# Lifestyles & Discussion > Miscellaneous Discussion > Marketplace > Opportunity: Web Hosting Space Available Cheap!

## Suzu

Don't waste your money on shoddy web hosting -- I have room for one more site. (Can build for you if needed.) Only $48 for a whole year, $96 for two years. PM me if interested.

----------


## Danke

> Don't waste your money on shoddy web hosting -- I have room for one more site. (Can build for you if needed.) Only $48 for a whole year, $96 for two years. PM me if interested.



I have been looking for a new webmaster to host my "Wayward Woman" website.  Thanks.

----------


## timosman

> Don't waste your money on shoddy web hosting -- I have room for one more site. (Can build for you if needed.) Only $48 for a whole year, $96 for two years. PM me if interested.

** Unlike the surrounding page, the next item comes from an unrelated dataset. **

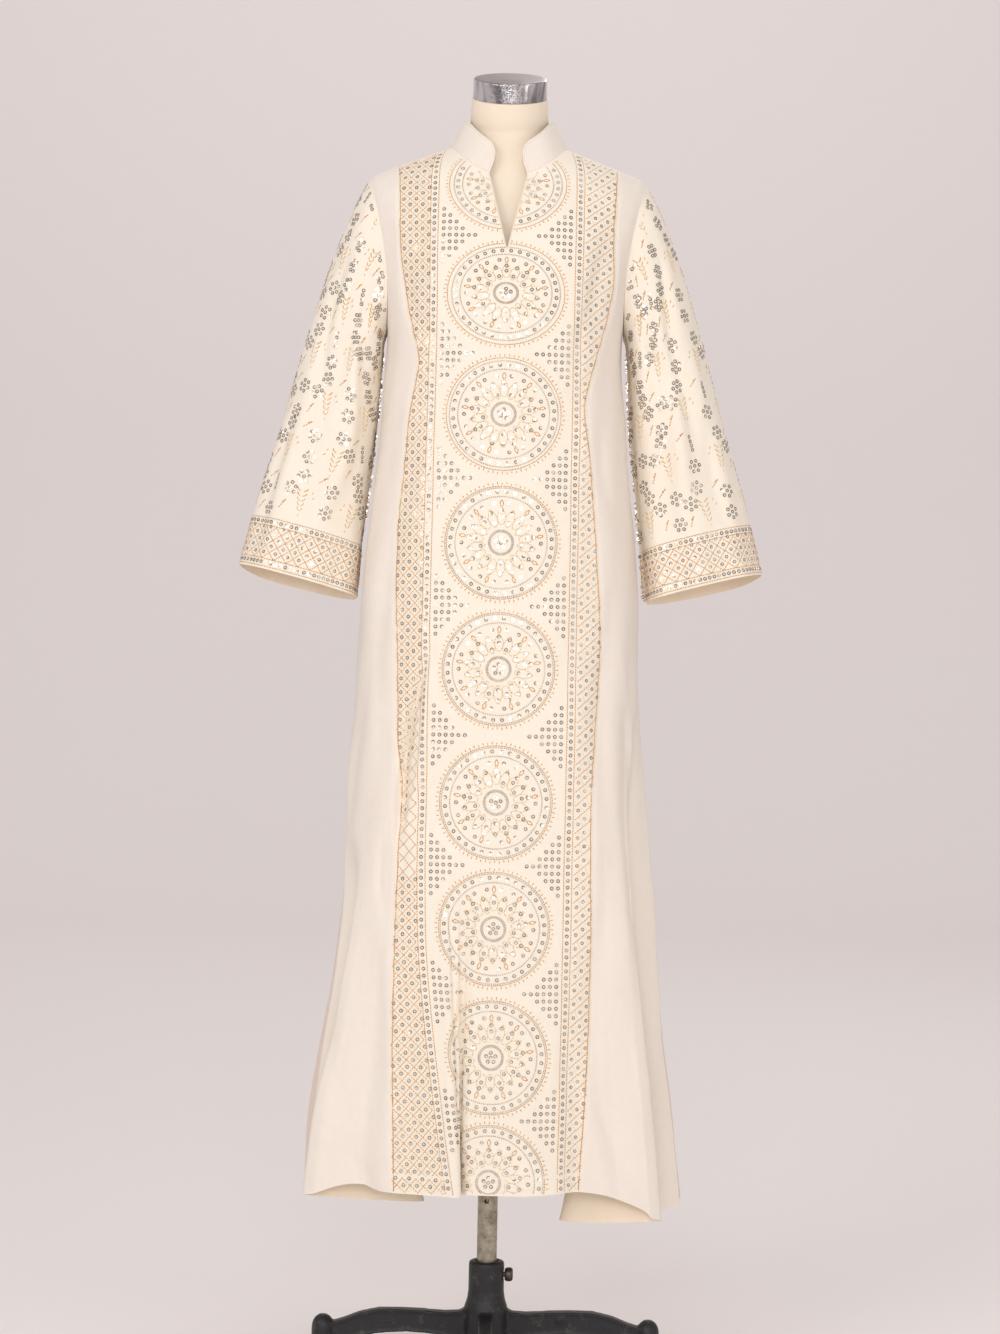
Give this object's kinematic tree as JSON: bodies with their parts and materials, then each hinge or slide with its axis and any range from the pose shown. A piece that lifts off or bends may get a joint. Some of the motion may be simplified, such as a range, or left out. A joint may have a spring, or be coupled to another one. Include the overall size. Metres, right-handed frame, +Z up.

Try RPF admins. I think they've been overpaying for a while.

----------


## Suzu

> I have been looking for a new webmaster to host my "Wayward Woman" website.  Thanks.


Got a link? Or is this a site that does not yet exist?

----------


## Suzu

> Try RPF admins. I think they've been overpaying for a while.


Chances are they need more than what I can provide. Still, I could probably find them a better deal, but it would be a major challenge moving a site this complex.

----------


## timosman

> Chances are they need more than what I can provide. Still, I could probably find them a better deal, but it would be a major challenge moving a site this complex.


This complex? This is vBulletin plus mysql database.

----------


## Suzu

> This complex? This is vBulletin plus mysql database.


Well then if they want to move, I guess you're the right guy to do the heavy lifting!

----------